===== Record set
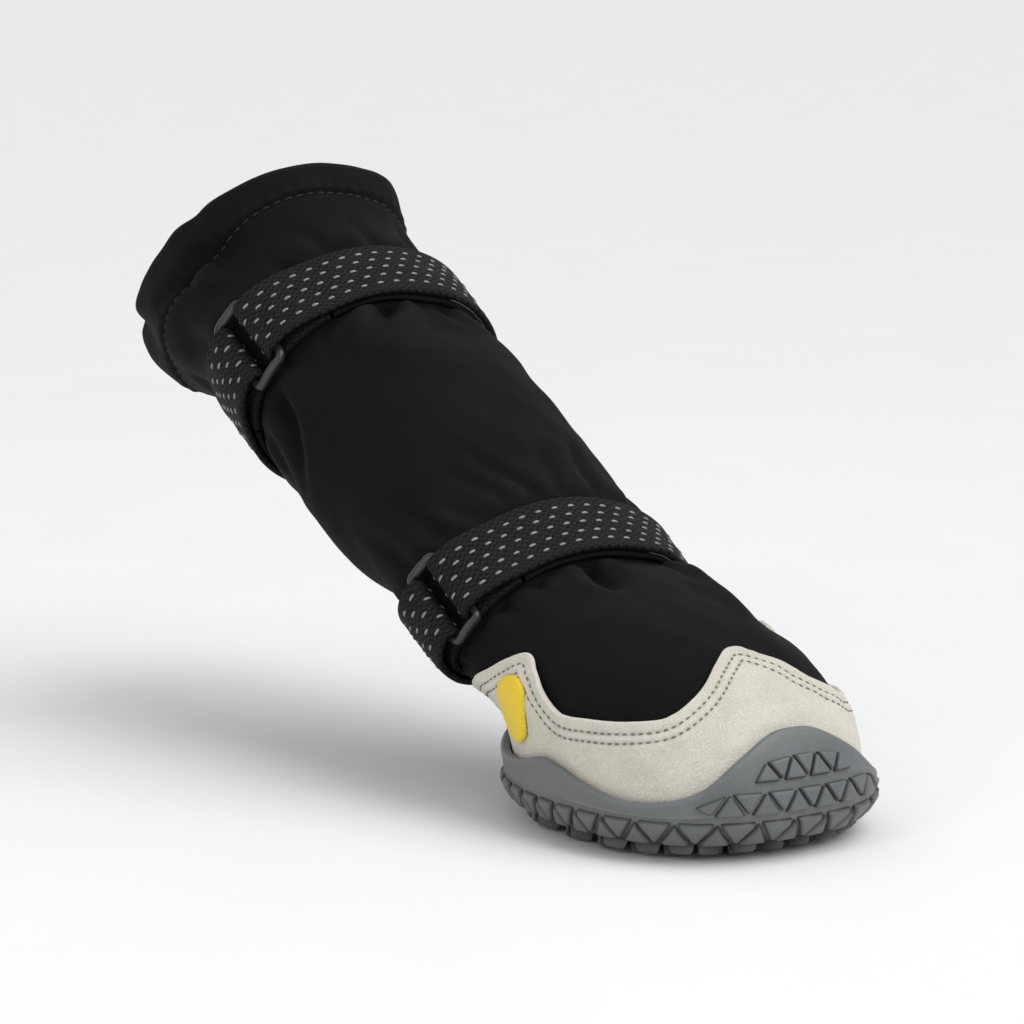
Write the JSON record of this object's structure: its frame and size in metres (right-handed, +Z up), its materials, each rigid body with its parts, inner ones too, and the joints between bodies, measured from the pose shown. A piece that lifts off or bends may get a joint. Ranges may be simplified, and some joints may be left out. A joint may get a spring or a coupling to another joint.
{
  "type": "dog boot",
  "caption": "Tall soft dog boot with a cupped rubber lug sole, suede foot guard, slack softshell shaft and webbing straps closed by side rings.",
  "frame": {"origin": "on the ground, at the middle lug under the middle of the sole", "axes": "+Z up, +Y from toe to heel, so the toe points to -Y and the boot's own right side to -X"},
  "size_m": [0.0685, 0.2178, 0.122],
  "materials": {
    "sole_rubber": "matt moulded rubber",
    "badge_rubber": "smooth domed rubber inlay",
    "insole_foam": "dense foam rubber with a brushed face",
    "softshell": "soft knit-faced stretch shell",
    "suede": "napped suede",
    "embroidery": "satin stitch",
    "webbing": "ribbed woven webbing with reflective dashes",
    "elastic": "ribbed elastic",
    "ring_plastic": "glossy moulded plastic"
  },
  "bodies": {
    "root": {"outsole": "sole_rubber", "sole_badge": "badge_rubber", "insole": "insole_foam", "upper": "softshell", "toe_guard": "suede", "wing_mark": "embroidery", "lower_strap_webbing": "webbing", "lower_strap_tab": "webbing", "lower_strap_elastic": "elastic", "lower_strap_ring": "ring_plastic", "upper_strap_webbing": "webbing", "upper_strap_tab": "webbing", "upper_strap_elastic": "elastic", "upper_strap_ring": "ring_plastic"}
  },
  "joints": []
}
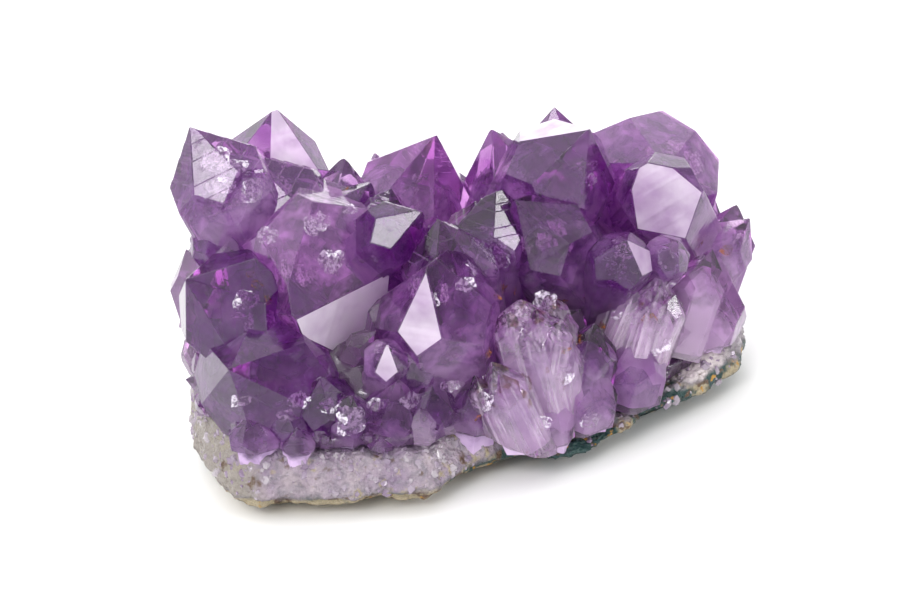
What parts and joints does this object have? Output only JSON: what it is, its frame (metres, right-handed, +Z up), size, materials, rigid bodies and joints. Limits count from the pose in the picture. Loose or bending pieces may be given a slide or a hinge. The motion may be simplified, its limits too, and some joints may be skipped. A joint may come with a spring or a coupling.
{
  "type": "amethyst cluster",
  "caption": "Cluster of clear violet six-sided quartz crystals grown together on a slab of pale matrix, resting on its flat foot.",
  "frame": {"origin": "centre of the bounding box's footprint, on the surface that the matrix rests on", "axes": "+X along the cluster, from its left end to its right end as the picture shows it; +Y from its front to its back; +Z up"},
  "size_m": [0.1168, 0.0728, 0.0675],
  "materials": {
    "amethyst": "clear to cloudy violet quartz with natural crystal faces",
    "matrix_rock": "rough milky quartz and chalcedony with a green and ochre weathered rind"
  },
  "bodies": {
    "root": {"amethyst_crystals": "amethyst", "matrix": "matrix_rock"}
  },
  "joints": []
}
==========
§ Set problem:
With the line containing "What parts and" as the first and the last line of the records as the final one, print exactly the lines in that span.

§ Full response:
What parts and joints does this object have? Output only JSON: what it is, its frame (metres, right-handed, +Z up), size, materials, rigid bodies and joints. Limits count from the pose in the picture. Loose or bending pieces may be given a slide or a hinge. The motion may be simplified, its limits too, and some joints may be skipped. A joint may come with a spring or a coupling.
{
  "type": "amethyst cluster",
  "caption": "Cluster of clear violet six-sided quartz crystals grown together on a slab of pale matrix, resting on its flat foot.",
  "frame": {"origin": "centre of the bounding box's footprint, on the surface that the matrix rests on", "axes": "+X along the cluster, from its left end to its right end as the picture shows it; +Y from its front to its back; +Z up"},
  "size_m": [0.1168, 0.0728, 0.0675],
  "materials": {
    "amethyst": "clear to cloudy violet quartz with natural crystal faces",
    "matrix_rock": "rough milky quartz and chalcedony with a green and ochre weathered rind"
  },
  "bodies": {
    "root": {"amethyst_crystals": "amethyst", "matrix": "matrix_rock"}
  },
  "joints": []
}